Le Networker

Informal is the New Formal: Why Your Best Connections Don't Happen in Meetings

The data and field feedback on the contexts that create lasting relationships.

The Networker

A few years ago, I would have given anything to land an official meeting with a major client.

Shared agenda. Conference room booked. Presentation prepared. The whole nine yards.

Today, when I get that kind of meeting, I already know it's either too late or too early. Either the relationship has already been established elsewhere and the meeting is just a formality. Or it hasn't been established at all, and I'll spend an hour selling instead of listening.

Real connections happen in the in-between spaces.

And it took me a while to understand why.

What research says (and what real-world experience confirms)

There's a concept in social psychology called functional propinquity the idea that strong bonds are formed between people who repeatedly share informal spaces without a specific agenda.

That's why the best workplace friendships are born at the coffee machine, not during team-building seminars.

That's why deals are often closed over dinner, not during the morning presentation.

It's not a coincidence. It's a mechanism.

In a formal setting: a meeting, a sales call, a product demo, both parties are performing. You're selling. The other person is evaluating. Guards are up, filters are on.

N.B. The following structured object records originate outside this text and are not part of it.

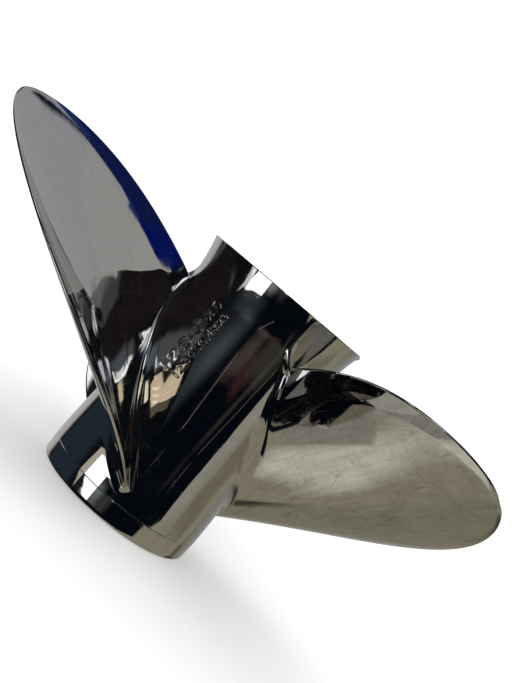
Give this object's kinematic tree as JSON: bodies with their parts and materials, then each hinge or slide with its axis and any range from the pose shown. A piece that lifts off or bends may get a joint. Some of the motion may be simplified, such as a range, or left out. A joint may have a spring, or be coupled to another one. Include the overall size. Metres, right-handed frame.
{
  "type": "ship propeller",
  "caption": "Polished stainless propeller with skewed, cupped blades on a hollow hub that lets exhaust out, with a rubber-bushed splined sleeve inside.",
  "frame": {"origin": "on the shaft axis, in the plane of the hub's forward end, which the propeller stands on", "axes": "+Z along the shaft axis towards astern, from the forward end to the flared exhaust end"},
  "size_m": [0.3657, 0.3485, 0.1705],
  "materials": {
    "polished_stainless": "polished to a mirror",
    "cast_stainless": "as cast, satin",
    "black_rubber": "moulded, matt",
    "sleeve_brass": "broached, dull"
  },
  "bodies": {
    "root": {"barrel": "polished_stainless", "blade_1": "polished_stainless", "blade_2": "polished_stainless", "blade_3": "polished_stainless", "inner_hub": "cast_stainless", "rib_1": "cast_stainless", "rib_2": "cast_stainless", "rib_3": "cast_stainless", "rubber_bushing": "black_rubber", "splined_sleeve": "sleeve_brass"}
  },
  "joints": []
}
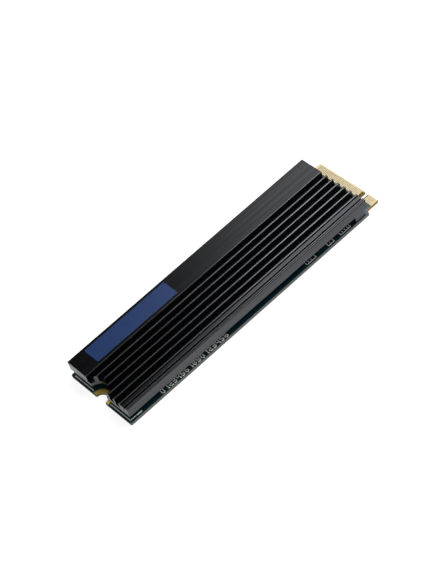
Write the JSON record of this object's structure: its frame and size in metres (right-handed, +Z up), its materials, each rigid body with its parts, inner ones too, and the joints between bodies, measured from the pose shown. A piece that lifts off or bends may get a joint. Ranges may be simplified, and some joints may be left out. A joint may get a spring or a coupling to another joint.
{
  "type": "gumstick solid state drive",
  "caption": "Gumstick solid state drive: a keyed circuit board with chips under a full-length black finned heatsink, with a half-round screw notch at one end.",
  "frame": {"origin": "centre of the bounding box's base, on the surface that the drive lies on", "axes": "+Y along the board from the screw notch to the edge connector, +Z up through the heatsink's fins, +X to the right seen from the notch end"},
  "size_m": [0.022, 0.08, 0.0057],
  "materials": {
    "solder_mask": "near-black green solder mask over glass-epoxy laminate, gold-plated fingers and notch",
    "black_anodised_aluminium": "extruded, black anodised, satin",
    "blue_label_film": "printed film label, plain blue",
    "thermal_silicone": "soft filled silicone, matte",
    "mould_compound": "black epoxy mould compound, matte, on tin solder balls or leads",
    "ferrite": "pressed iron-powder body, matte, with tinned ends",
    "barium_titanate": "fired ceramic body with tinned end caps",
    "resistor_glaze": "black glazed ceramic chip with tinned ends",
    "tantalum_moulding": "dark moulded capacitor body with tinned tabs",
    "nickel_lid": "ceramic base with a nickel-plated lid"
  },
  "bodies": {
    "root": {"cache_memory": "mould_compound", "ceramic_capacitor_1": "barium_titanate", "ceramic_capacitor_10": "barium_titanate", "ceramic_capacitor_11": "barium_titanate", "ceramic_capacitor_12": "barium_titanate", "ceramic_capacitor_2": "barium_titanate", "ceramic_capacitor_3": "barium_titanate", "ceramic_capacitor_4": "barium_titanate", "ceramic_capacitor_5": "barium_titanate", "ceramic_capacitor_6": "barium_titanate", "ceramic_capacitor_7": "barium_titanate", "ceramic_capacitor_8": "barium_titanate", "ceramic_capacitor_9": "barium_titanate", "chip_resistor_1": "resistor_glaze", "chip_resistor_2": "resistor_glaze", "chip_resistor_3": "resistor_glaze", "chip_resistor_4": "resistor_glaze", "chip_resistor_5": "resistor_glaze", "chip_resistor_6": "resistor_glaze", "chip_resistor_7": "resistor_glaze", "chip_resistor_8": "resistor_glaze", "circuit_board": "solder_mask", "clock_crystal": "nickel_lid", "controller": "mould_compound", "firmware_memory": "mould_compound", "flash_memory_1": "mould_compound", "flash_memory_2": "mould_compound", "heatsink": "black_anodised_aluminium", "heatsink_label": "blue_label_film", "holdup_capacitor_1": "tantalum_moulding", "holdup_capacitor_2": "tantalum_moulding", "holdup_capacitor_3": "tantalum_moulding", "holdup_capacitor_4": "tantalum_moulding", "holdup_capacitor_5": "tantalum_moulding", "holdup_capacitor_6": "tantalum_moulding", "load_switch": "mould_compound", "power_inductor_1": "ferrite", "power_inductor_2": "ferrite", "power_inductor_3": "ferrite", "power_manager": "mould_compound", "temperature_sensor": "mould_compound", "thermal_pad_cache": "thermal_silicone", "thermal_pad_controller": "thermal_silicone", "thermal_pad_flash": "thermal_silicone"}
  },
  "joints": []
}
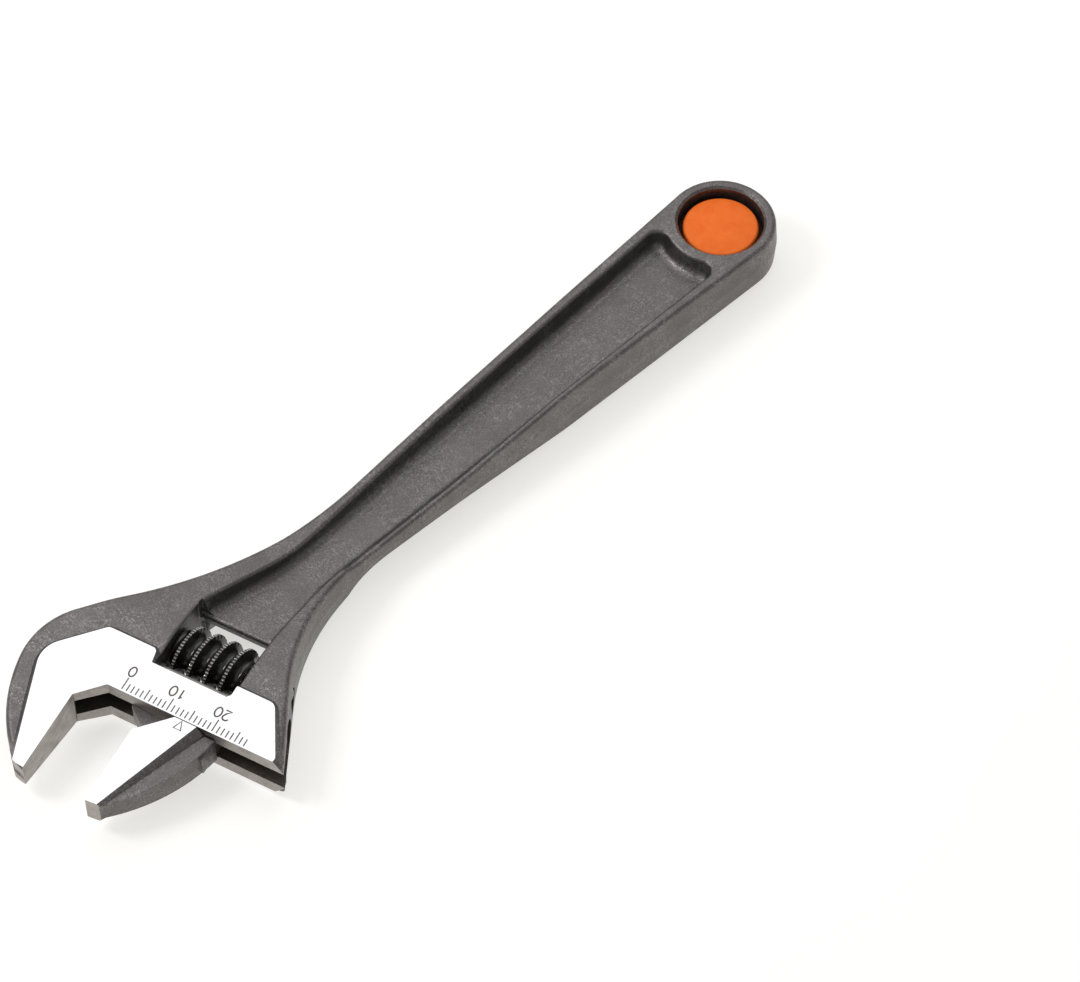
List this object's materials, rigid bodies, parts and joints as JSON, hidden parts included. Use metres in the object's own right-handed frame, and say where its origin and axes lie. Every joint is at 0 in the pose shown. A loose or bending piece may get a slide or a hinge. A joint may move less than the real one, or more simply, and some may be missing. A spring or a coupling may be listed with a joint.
{
  "type": "adjustable wrench",
  "caption": "Adjustable wrench with an angled head, a sliding jaw moved by a thumb worm, an engraved opening scale and a plugged hanging hole.",
  "frame": {"origin": "middle of the fixed jaw's gripping face, halfway through the wrench's thickness", "axes": "+X out of the fixed jaw's gripping face, the way the movable jaw opens; +Y from the jaws toward the handle, 15 degrees off the handle's length; +Z out of the side with the engraved scale"},
  "size_m": [0.0807, 0.1933, 0.0126],
  "materials": {
    "phosphated_steel": "matte dark phosphate, ground bright on the jaw and head faces",
    "black_steel": "semi-gloss black with fine knurling on the crests",
    "pin_steel": "satin, darkened",
    "spring_steel": "drawn wire",
    "orange_plastic": "matte"
  },
  "bodies": {
    "wrench": {"body": "phosphated_steel", "knurl_pin": "pin_steel", "knurl_spring": "spring_steel", "hang_hole_plug": "orange_plastic"},
    "jaw": {"movable_jaw": "phosphated_steel"},
    "worm": {"knurl": "black_steel"}
  },
  "joints": [
    {"name": "jaw_slide", "type": "slide", "parent": "wrench", "child": "jaw", "axis": [1, 0, 0], "range_m": [-0.0141, 0.01287]},
    {"name": "knurl_spin", "type": "hinge", "parent": "wrench", "child": "worm", "pos_m": [0.0187, 0.03, 0], "axis": [1, 0, 0], "range_deg": [-1430, 1305]}
  ],
  "couplings": [
    {"joint": "knurl_spin", "follows": "jaw_slide", "rad_per_m": 1764.9}
  ]
}
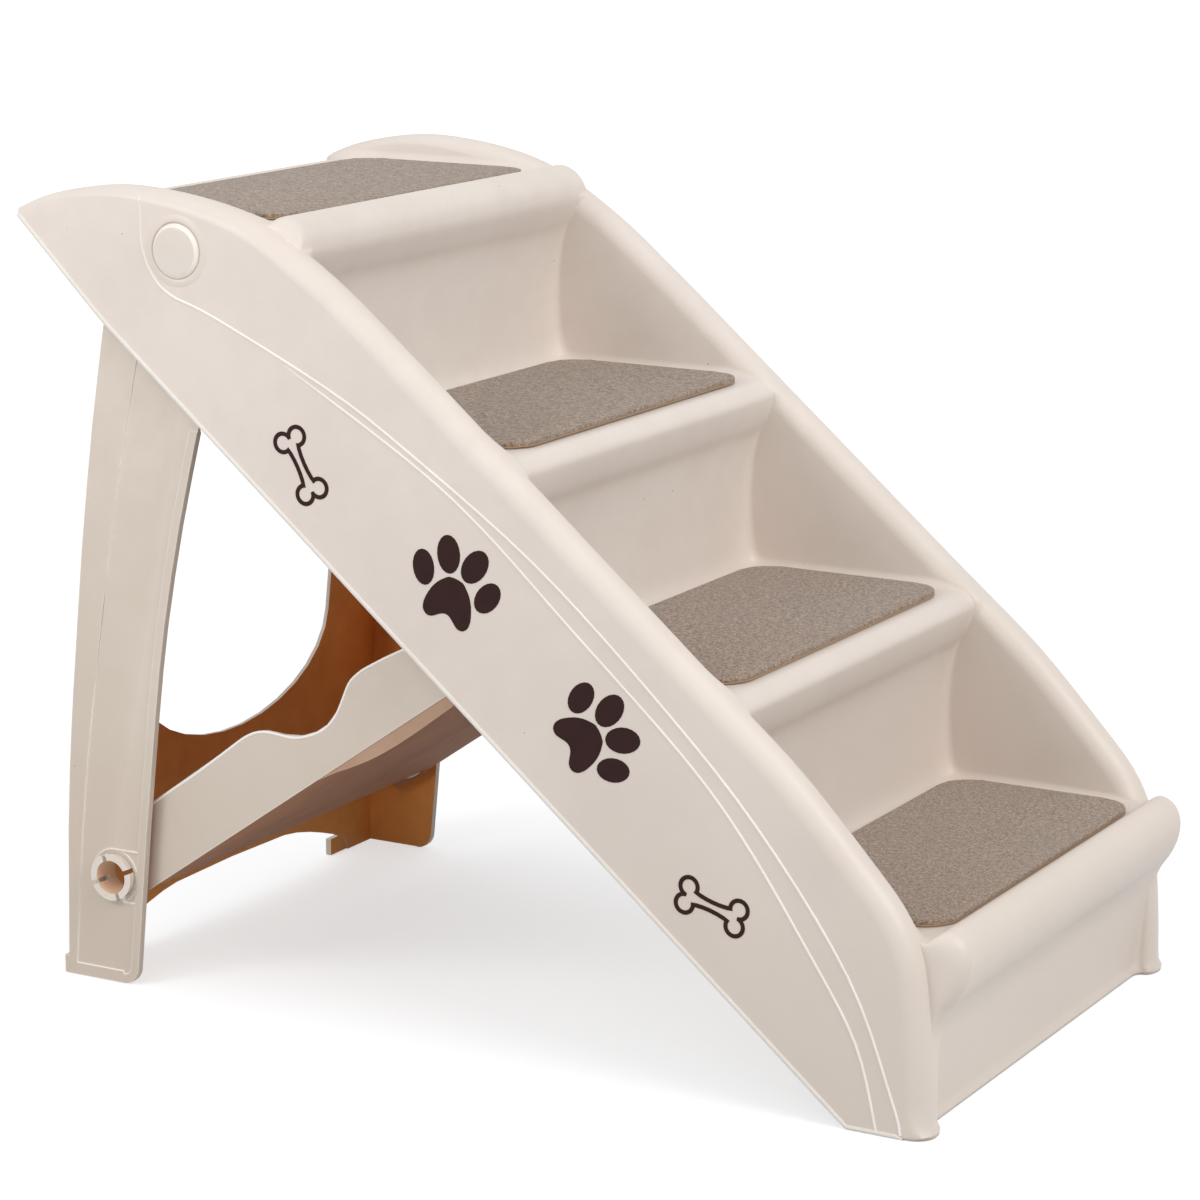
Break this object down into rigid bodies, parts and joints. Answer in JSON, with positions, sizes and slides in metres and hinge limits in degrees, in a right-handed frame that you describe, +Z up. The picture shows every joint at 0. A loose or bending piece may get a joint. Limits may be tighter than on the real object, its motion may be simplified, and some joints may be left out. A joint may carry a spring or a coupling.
{
  "type": "folding pet stairs",
  "caption": "Folding pet stairs: a moulded flight of steps between hollow curved rails, with felt tread pads, a swinging rear leg frame and a brace that hooks onto posts in the rails.",
  "frame": {"origin": "on the floor, under the middle of the open stairs' bounding box", "axes": "+X from the platform towards the lowest step, +Y to the left side, +Z up"},
  "size_m": [0.6441, 0.3804, 0.5132],
  "materials": {
    "body_plastic": "warm off-white moulded polypropylene with a satin skin",
    "leg_plastic": "warm beige moulded polypropylene with a satin skin",
    "pin_plastic": "moulded snap pins in the colour of the body",
    "felt": "needled felt carpet, grey-brown, with a cut edge",
    "print_ink": "dark brown printed figures"
  },
  "bodies": {
    "stairs": {"stair_body": "body_plastic", "pivot_pin_left": "pin_plastic", "pivot_pin_right": "pin_plastic", "tread_pad_1": "felt", "tread_pad_2": "felt", "tread_pad_3": "felt", "tread_pad_4": "felt", "bone_print_rear_left": "print_ink", "bone_print_rear_right": "print_ink", "paw_print_rear_left": "print_ink", "paw_print_rear_right": "print_ink", "paw_print_front_left": "print_ink", "paw_print_front_right": "print_ink", "bone_print_front_left": "print_ink", "bone_print_front_right": "print_ink"},
    "rear_leg": {"leg_frame": "leg_plastic"},
    "brace": {"brace": "leg_plastic", "brace_peg_left": "pin_plastic", "brace_peg_right": "pin_plastic"}
  },
  "joints": [
    {"name": "leg_fold", "type": "hinge", "parent": "stairs", "child": "rear_leg", "pos_m": [-0.2025, 0, 0.477], "axis": [0, -1, 0], "range_deg": [0, 45]},
    {"name": "brace_fold", "type": "hinge", "parent": "rear_leg", "child": "brace", "pos_m": [-0.2653, 0, 0.071], "axis": [0, -1, 0], "range_deg": [0, 51]}
  ],
  "couplings": [
    {"joint": "brace_fold", "follows": "leg_fold", "ratio": 1.1333}
  ]
}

In an informal setting, something different happens. People talk about their real problems. Not the official version they put in RFPs.

And that's where it all begins.

The contexts that create real relationships

I've identified five of them, after years of enjoying them without ever really formalizing them.

The hallway coffee break.

The one you grab between two sessions at a trade show, conference, or training day. Duration: 8 to 12 minutes. Pressure: zero. The other person has nowhere specific to be. Neither do you.

It's the most underestimated context for professional networking. People are out of their "defense" mode, they've just heard something that got them thinking, and they want to talk about it.

Be the one they talk to.

The solo lunch at an event.

When you go to a conference alone and look for a table, you're looking for a table. Me, I'm looking for a person. I spot someone eating alone or almost alone, who looks like they're from the industry, and I simply ask if I can sit down.

Out of ten times, it leads to seven good conversations, two exchanges of business cards politely forgotten, and once, a concrete project in the months that follow.

One out of ten. That's more than enough to make it worthwhile every time.

The shared journey.

Train, carpooling, airport shuttle. People in transit are in a particular mental state: they are neither at the office nor at home. They have time but no agenda. They are receptive.

I've had more useful conversations on high-speed trains than in meeting rooms. The context forces an intimacy that doesn't exist elsewhere; you're side-by-side for two hours, with no screen between you.

The unconventional event.

Golf, tennis, hiking, cooking, oenology – all these formats called "incentive" or "client team building" work because they create a shared experience. You've shared something. You might have missed your forehand together. It's a bond.

It's no coincidence that these formats persist despite their cost. They produce something that meetings don't: a shared memory.

The unexpected message at the right time.

Not a physical event, but an informal context nonetheless. Sending someone a message on the day they announce a promotion, news, or a published article – not to sell, but just to genuinely react – builds more relational capital than a sales follow-up call.

Because it's unexpected. And because it proves you're genuinely following what they do.

How this practically changes my approach to work

I stopped trying to secure meetings.

I try to create informal opportunities.

In practice: when I want to approach someone, I don't suggest a 30-minute call. I check if there's an event we'll both be attending. I suggest a coffee on-site, not a Zoom call from our respective offices.

The difference in conversion rates between the two approaches is immense.

A cold sales call, even a well-prepared one, remains a sales call. A coffee between two sessions at a trade show that you both chose to attend is already an indication that you have things in common.

You don't need to convince them to meet you. They're already there.

The limits of informality

It's important to note: informality doesn't replace formality. It precedes it.

A relationship built over coffee only becomes a deal if, at some point, you get down to business. Follow-up, proposals, the professional framework – all of that remains essential.

The opposite mistake also exists: people who are very good at creating informal connections, but who never manage to move to the next stage because they don't want to "break the spell" by talking business.

Informality opens the door. It's up to you to walk through it.

In summary

Your best connections aren't made in your best meetings.

They're made in hallways, during commutes, at impromptu lunches, and over cardboard coffees.

Not because it's romantic.

Because that's where people are real.

And it's with real people that you sign lasting deals.